Aim: Find the lines with the string "where" and return them.

Supplied records:
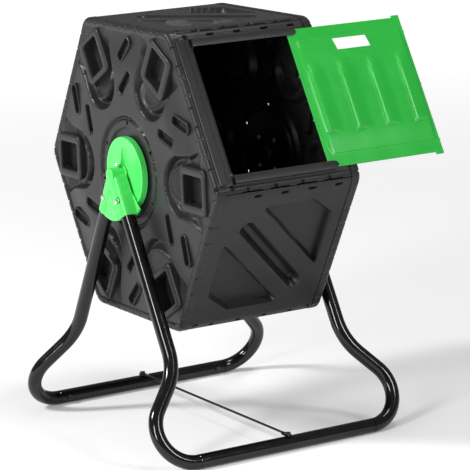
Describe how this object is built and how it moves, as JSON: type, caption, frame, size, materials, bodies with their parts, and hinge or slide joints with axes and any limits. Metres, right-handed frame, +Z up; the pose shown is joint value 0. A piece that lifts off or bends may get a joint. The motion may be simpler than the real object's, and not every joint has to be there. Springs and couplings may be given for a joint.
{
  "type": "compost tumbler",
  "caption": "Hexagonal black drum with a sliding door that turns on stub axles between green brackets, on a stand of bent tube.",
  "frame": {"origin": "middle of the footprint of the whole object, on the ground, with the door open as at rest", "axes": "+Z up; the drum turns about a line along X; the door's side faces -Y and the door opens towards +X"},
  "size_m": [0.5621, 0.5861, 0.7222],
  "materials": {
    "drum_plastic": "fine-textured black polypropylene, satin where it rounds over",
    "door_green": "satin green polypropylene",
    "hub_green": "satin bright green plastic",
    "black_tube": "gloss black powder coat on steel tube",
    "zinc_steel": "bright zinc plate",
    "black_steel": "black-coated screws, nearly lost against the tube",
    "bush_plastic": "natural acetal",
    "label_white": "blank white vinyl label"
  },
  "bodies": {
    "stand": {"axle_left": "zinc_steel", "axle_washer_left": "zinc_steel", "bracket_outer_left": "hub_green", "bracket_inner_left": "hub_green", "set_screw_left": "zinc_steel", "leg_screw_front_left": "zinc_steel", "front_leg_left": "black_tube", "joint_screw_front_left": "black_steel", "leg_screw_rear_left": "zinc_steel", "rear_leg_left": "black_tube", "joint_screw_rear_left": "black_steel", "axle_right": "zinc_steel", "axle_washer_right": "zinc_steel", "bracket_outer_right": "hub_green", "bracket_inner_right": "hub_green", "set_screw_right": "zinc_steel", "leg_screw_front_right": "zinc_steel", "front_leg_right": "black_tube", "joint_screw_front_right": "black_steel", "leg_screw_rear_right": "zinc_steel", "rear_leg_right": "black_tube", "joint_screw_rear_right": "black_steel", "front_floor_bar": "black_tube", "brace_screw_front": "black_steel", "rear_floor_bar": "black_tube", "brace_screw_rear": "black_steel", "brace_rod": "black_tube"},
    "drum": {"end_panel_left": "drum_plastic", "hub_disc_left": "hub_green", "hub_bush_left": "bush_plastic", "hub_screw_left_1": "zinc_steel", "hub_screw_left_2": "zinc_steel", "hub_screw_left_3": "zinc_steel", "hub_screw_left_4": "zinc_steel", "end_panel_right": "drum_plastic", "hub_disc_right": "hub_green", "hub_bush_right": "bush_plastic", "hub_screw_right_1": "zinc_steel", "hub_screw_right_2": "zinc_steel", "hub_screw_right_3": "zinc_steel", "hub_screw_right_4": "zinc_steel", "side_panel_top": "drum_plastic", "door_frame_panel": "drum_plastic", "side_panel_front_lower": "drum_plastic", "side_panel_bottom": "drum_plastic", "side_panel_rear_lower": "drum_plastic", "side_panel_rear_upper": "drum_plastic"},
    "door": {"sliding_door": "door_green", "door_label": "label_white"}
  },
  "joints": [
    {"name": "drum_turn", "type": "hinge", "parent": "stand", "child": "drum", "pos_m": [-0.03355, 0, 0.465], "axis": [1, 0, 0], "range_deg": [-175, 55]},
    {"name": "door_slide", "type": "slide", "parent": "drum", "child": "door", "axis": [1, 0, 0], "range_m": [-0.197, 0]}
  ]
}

---

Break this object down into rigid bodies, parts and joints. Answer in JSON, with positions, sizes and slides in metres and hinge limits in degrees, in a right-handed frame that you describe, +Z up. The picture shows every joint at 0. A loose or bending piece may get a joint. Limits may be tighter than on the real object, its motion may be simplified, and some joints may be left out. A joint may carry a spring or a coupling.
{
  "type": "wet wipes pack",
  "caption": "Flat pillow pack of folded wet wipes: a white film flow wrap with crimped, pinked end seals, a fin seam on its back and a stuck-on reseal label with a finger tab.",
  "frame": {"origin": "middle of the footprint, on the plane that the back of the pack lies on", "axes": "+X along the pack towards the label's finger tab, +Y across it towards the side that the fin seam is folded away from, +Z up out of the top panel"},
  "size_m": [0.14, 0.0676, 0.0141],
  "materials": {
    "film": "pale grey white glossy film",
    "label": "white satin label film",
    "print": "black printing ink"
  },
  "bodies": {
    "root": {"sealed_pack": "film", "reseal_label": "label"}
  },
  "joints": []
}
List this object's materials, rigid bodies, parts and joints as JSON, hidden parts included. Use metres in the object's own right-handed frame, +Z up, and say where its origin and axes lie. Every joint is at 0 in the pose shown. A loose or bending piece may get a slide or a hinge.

Right answer:
    "drum_plastic": "fine-textured black polypropylene, satin where it rounds over",
List this object's materials, rigid bodies, parts and joints as JSON, hidden parts included. Use metres in the object's own right-handed frame, +Z up, and say where its origin and axes lie. Every joint is at 0 in the pose shown. A loose or bending piece may get a slide or a hinge.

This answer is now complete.